Data in this exercise —
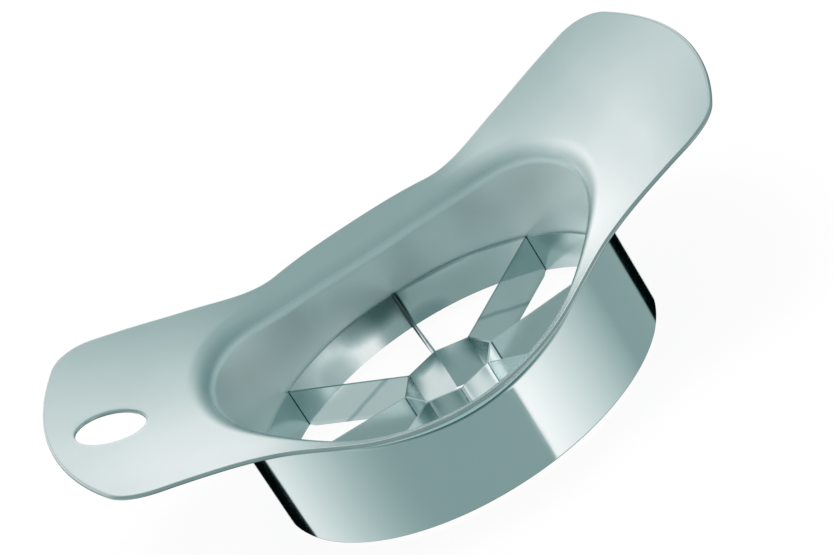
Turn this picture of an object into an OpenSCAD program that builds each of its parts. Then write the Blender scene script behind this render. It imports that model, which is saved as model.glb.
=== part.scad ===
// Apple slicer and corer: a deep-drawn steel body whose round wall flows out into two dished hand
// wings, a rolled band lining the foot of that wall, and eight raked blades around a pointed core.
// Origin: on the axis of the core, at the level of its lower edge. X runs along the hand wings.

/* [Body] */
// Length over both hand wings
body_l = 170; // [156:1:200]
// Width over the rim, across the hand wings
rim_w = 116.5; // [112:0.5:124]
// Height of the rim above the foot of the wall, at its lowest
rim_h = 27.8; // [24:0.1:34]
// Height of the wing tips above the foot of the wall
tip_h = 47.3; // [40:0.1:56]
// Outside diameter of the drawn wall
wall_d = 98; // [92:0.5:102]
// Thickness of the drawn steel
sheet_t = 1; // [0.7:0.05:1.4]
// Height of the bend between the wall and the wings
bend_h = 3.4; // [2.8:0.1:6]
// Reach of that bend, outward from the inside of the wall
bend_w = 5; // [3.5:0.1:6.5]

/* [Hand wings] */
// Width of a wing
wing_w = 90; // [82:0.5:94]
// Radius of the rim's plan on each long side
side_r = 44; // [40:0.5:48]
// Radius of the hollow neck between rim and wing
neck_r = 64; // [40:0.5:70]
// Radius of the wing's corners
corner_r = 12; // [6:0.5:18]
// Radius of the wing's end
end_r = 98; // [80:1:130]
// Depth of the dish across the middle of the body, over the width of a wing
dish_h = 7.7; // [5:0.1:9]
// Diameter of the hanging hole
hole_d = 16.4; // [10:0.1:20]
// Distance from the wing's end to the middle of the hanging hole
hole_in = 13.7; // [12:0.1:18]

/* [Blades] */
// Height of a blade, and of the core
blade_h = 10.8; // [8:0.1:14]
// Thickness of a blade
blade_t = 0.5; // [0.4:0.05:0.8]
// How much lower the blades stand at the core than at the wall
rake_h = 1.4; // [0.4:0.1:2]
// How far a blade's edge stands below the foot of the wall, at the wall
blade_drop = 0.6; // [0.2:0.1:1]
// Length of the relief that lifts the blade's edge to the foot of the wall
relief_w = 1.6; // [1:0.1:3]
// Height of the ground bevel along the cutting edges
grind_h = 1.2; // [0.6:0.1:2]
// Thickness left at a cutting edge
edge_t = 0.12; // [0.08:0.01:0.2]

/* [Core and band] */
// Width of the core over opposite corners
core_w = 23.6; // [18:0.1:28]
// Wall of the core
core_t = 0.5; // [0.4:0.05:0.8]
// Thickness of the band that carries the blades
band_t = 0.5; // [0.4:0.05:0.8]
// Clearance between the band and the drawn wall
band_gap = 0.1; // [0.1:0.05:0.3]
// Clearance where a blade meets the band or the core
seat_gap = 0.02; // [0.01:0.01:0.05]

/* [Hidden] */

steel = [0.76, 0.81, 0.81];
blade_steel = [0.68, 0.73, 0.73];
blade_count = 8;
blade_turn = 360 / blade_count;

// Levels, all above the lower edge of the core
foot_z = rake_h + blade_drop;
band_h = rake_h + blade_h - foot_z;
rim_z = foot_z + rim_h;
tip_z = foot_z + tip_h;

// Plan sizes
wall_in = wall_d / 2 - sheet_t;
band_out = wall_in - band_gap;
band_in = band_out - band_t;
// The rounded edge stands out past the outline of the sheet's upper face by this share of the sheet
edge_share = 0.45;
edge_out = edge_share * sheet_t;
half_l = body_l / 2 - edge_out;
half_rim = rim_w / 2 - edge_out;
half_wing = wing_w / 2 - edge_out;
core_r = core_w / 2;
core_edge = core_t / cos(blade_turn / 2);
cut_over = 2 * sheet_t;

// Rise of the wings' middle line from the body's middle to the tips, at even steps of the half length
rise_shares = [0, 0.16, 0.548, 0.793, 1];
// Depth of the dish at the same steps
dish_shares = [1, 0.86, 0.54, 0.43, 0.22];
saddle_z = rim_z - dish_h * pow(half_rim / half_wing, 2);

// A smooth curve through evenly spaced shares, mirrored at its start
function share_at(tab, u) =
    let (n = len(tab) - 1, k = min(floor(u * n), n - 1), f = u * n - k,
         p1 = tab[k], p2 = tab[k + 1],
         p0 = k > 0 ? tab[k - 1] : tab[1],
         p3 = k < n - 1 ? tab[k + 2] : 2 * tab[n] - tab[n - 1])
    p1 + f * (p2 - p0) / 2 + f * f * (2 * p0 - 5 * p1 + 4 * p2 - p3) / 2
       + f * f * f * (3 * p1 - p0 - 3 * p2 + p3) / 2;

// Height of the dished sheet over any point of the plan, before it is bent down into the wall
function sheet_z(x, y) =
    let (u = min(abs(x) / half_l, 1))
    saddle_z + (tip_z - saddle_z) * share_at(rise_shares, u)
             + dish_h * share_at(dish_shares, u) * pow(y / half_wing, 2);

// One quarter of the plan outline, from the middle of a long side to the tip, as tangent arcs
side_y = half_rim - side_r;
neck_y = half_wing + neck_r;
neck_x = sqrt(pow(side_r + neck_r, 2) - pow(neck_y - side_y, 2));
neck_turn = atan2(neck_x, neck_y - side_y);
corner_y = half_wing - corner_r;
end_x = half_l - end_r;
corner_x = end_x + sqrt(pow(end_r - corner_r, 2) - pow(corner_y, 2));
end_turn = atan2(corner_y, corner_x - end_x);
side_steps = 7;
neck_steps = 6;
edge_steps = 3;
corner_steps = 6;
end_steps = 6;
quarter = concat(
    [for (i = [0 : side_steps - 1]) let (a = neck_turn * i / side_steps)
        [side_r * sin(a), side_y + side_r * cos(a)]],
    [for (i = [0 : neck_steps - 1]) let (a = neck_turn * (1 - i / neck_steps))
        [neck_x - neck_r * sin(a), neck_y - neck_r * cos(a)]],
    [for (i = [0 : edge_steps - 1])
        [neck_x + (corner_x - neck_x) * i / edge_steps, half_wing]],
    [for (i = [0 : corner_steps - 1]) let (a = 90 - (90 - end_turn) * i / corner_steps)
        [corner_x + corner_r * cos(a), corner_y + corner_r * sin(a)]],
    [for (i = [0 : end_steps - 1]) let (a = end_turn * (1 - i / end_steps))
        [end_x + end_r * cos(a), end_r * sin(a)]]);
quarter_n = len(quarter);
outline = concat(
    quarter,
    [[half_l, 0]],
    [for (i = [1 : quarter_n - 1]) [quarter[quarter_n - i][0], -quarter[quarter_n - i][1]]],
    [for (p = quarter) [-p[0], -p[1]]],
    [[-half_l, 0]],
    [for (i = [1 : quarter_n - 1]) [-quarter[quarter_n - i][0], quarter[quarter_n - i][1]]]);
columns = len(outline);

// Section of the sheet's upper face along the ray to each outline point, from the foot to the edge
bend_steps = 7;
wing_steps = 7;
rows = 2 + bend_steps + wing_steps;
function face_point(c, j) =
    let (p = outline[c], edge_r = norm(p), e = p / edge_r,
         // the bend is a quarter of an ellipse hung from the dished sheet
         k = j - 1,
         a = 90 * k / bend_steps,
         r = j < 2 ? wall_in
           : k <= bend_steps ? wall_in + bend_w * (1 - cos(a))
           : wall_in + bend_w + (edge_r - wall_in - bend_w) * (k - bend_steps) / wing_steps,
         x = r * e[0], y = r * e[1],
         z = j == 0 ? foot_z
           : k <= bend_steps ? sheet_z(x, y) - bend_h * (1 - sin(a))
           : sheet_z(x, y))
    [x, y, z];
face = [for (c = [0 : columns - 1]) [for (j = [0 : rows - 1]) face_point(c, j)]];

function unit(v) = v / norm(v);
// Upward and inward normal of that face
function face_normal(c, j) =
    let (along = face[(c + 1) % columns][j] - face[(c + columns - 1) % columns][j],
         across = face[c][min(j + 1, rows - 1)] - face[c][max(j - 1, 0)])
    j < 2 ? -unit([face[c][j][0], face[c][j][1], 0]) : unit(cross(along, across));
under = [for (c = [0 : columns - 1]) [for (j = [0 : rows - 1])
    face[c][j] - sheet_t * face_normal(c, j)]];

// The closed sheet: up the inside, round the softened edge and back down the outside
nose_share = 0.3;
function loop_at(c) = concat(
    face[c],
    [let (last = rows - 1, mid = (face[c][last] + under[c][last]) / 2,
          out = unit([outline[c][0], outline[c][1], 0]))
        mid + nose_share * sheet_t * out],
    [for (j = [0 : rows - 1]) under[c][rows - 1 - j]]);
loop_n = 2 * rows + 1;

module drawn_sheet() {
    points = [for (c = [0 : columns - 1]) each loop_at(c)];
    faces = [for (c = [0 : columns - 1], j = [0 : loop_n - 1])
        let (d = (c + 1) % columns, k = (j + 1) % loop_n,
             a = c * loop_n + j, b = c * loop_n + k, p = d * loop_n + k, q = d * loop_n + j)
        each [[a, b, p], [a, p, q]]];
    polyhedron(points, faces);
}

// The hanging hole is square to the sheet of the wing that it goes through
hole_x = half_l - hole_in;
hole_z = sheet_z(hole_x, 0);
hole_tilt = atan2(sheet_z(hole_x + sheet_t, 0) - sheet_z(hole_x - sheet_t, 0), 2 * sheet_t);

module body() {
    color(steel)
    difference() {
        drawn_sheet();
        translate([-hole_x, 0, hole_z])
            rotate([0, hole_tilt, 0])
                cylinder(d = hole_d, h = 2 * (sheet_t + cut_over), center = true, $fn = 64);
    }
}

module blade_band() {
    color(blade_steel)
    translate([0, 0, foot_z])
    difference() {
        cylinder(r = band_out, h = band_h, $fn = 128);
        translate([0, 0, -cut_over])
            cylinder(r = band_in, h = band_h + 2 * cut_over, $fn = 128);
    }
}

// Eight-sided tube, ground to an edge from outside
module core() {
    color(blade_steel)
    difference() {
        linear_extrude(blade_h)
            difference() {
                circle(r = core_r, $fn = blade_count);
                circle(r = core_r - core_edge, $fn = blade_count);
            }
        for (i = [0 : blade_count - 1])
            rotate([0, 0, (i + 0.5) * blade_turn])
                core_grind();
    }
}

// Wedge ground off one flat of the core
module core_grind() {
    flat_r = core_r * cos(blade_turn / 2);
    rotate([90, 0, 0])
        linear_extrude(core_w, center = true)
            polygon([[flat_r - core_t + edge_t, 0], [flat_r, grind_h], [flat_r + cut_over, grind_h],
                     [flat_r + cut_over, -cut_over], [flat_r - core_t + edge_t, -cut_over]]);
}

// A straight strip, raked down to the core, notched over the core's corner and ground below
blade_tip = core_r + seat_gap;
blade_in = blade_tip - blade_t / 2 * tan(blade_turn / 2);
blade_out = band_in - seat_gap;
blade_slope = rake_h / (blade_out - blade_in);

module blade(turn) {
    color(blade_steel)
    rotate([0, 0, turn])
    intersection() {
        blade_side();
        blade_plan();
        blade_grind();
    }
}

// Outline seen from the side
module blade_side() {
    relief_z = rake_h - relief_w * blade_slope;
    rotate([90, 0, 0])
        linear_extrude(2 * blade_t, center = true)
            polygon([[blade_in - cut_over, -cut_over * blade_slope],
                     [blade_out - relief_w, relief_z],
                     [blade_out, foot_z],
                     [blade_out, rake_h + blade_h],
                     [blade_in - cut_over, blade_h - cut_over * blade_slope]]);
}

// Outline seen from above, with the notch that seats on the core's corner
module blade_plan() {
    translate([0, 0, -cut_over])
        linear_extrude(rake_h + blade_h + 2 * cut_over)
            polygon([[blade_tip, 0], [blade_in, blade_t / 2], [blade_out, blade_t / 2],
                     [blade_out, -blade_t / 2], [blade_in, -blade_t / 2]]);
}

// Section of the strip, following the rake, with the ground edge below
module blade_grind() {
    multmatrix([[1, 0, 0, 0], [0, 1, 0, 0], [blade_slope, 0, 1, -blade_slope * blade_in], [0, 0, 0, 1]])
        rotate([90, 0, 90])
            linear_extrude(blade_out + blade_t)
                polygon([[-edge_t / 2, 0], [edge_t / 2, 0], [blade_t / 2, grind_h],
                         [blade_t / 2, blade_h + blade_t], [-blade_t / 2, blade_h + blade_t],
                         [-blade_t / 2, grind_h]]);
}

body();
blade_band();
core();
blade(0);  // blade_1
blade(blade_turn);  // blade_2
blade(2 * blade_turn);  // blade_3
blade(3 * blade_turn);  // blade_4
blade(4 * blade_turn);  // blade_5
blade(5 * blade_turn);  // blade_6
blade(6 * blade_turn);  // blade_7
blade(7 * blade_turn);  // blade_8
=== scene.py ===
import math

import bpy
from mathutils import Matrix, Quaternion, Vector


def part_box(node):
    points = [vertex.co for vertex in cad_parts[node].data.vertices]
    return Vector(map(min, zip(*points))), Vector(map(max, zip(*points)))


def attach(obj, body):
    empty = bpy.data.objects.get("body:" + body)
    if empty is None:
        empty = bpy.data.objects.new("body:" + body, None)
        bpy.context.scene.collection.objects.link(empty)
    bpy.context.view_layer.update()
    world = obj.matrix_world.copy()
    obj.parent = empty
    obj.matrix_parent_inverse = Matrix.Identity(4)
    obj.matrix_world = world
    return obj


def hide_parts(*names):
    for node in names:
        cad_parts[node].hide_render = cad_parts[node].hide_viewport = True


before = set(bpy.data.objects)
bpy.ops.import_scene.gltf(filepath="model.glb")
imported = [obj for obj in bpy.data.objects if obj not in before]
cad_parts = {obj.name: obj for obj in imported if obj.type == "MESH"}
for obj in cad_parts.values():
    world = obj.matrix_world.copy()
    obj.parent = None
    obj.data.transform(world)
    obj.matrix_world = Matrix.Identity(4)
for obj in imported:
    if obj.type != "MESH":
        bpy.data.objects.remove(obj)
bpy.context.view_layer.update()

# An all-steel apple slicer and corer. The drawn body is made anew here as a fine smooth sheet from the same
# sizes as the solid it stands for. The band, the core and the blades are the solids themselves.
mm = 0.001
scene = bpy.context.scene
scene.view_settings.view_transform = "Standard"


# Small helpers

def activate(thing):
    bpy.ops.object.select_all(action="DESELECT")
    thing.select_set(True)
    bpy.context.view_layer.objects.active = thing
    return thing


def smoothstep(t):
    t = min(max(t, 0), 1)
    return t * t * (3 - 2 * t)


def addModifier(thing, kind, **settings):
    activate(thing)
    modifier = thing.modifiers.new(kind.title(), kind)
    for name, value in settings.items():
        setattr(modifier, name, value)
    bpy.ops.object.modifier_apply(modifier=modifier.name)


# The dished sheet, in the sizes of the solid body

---

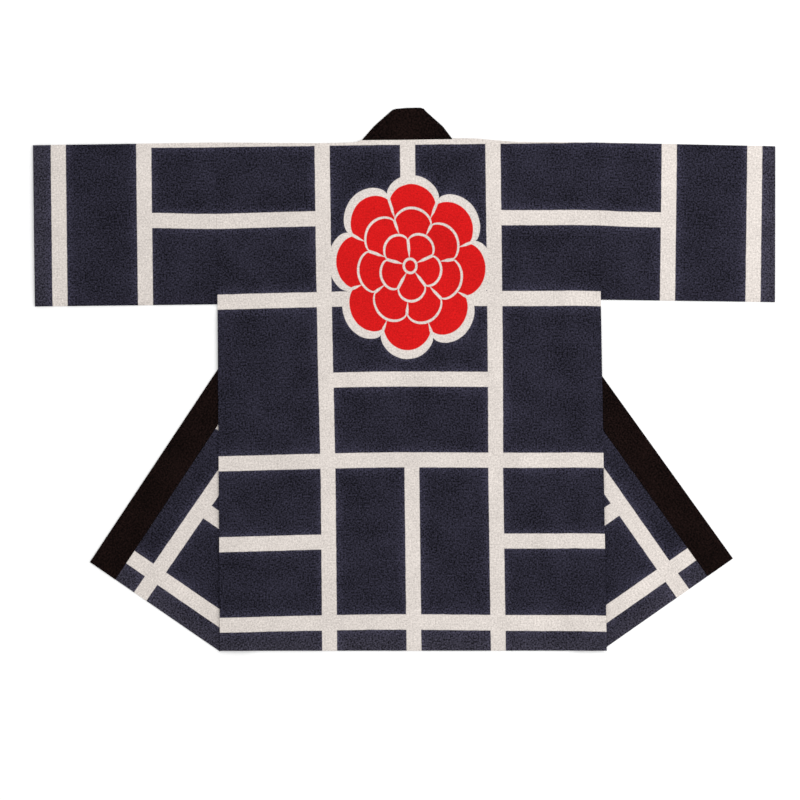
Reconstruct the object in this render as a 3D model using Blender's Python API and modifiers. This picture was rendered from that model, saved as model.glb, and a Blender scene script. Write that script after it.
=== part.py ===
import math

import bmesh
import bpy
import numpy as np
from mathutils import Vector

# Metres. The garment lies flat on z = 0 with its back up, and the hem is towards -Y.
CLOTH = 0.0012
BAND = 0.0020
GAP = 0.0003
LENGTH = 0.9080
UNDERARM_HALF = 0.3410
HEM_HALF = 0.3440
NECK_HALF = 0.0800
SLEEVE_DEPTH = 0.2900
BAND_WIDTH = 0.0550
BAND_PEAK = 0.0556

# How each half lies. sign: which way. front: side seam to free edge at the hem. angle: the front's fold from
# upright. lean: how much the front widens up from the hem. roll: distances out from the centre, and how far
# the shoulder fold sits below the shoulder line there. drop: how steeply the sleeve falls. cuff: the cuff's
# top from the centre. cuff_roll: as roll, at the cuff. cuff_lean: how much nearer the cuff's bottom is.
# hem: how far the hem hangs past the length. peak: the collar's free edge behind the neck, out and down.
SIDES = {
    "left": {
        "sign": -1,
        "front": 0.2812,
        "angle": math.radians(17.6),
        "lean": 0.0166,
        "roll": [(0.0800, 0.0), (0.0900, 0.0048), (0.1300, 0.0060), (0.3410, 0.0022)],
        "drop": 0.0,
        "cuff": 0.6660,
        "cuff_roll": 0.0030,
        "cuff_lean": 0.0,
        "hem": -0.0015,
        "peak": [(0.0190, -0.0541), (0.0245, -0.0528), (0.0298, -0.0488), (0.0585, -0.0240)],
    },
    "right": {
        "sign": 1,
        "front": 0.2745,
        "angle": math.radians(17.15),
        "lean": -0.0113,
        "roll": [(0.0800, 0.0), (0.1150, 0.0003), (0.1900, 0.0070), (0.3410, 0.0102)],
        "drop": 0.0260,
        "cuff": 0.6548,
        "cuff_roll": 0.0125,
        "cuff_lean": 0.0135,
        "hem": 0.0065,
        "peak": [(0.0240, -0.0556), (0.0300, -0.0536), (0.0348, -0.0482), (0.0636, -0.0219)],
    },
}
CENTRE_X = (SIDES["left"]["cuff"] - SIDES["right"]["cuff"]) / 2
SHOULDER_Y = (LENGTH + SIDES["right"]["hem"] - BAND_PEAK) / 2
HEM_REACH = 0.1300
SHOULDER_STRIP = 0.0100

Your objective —
Quote word for word every line from the one that has "blade_in], [0, 0, 0, 1]])" through the one that has "for node in".

Task result —
    multmatrix([[1, 0, 0, 0], [0, 1, 0, 0], [blade_slope, 0, 1, -blade_slope * blade_in], [0, 0, 0, 1]])
        rotate([90, 0, 90])
            linear_extrude(blade_out + blade_t)
                polygon([[-edge_t / 2, 0], [edge_t / 2, 0], [blade_t / 2, grind_h],
                         [blade_t / 2, blade_h + blade_t], [-blade_t / 2, blade_h + blade_t],
                         [-blade_t / 2, grind_h]]);
}

body();
blade_band();
core();
blade(0);  // blade_1
blade(blade_turn);  // blade_2
blade(2 * blade_turn);  // blade_3
blade(3 * blade_turn);  // blade_4
blade(4 * blade_turn);  // blade_5
blade(5 * blade_turn);  // blade_6
blade(6 * blade_turn);  // blade_7
blade(7 * blade_turn);  // blade_8
=== scene.py ===
import math

import bpy
from mathutils import Matrix, Quaternion, Vector


def part_box(node):
    points = [vertex.co for vertex in cad_parts[node].data.vertices]
    return Vector(map(min, zip(*points))), Vector(map(max, zip(*points)))


def attach(obj, body):
    empty = bpy.data.objects.get("body:" + body)
    if empty is None:
        empty = bpy.data.objects.new("body:" + body, None)
        bpy.context.scene.collection.objects.link(empty)
    bpy.context.view_layer.update()
    world = obj.matrix_world.copy()
    obj.parent = empty
    obj.matrix_parent_inverse = Matrix.Identity(4)
    obj.matrix_world = world
    return obj


def hide_parts(*names):
    for node in names:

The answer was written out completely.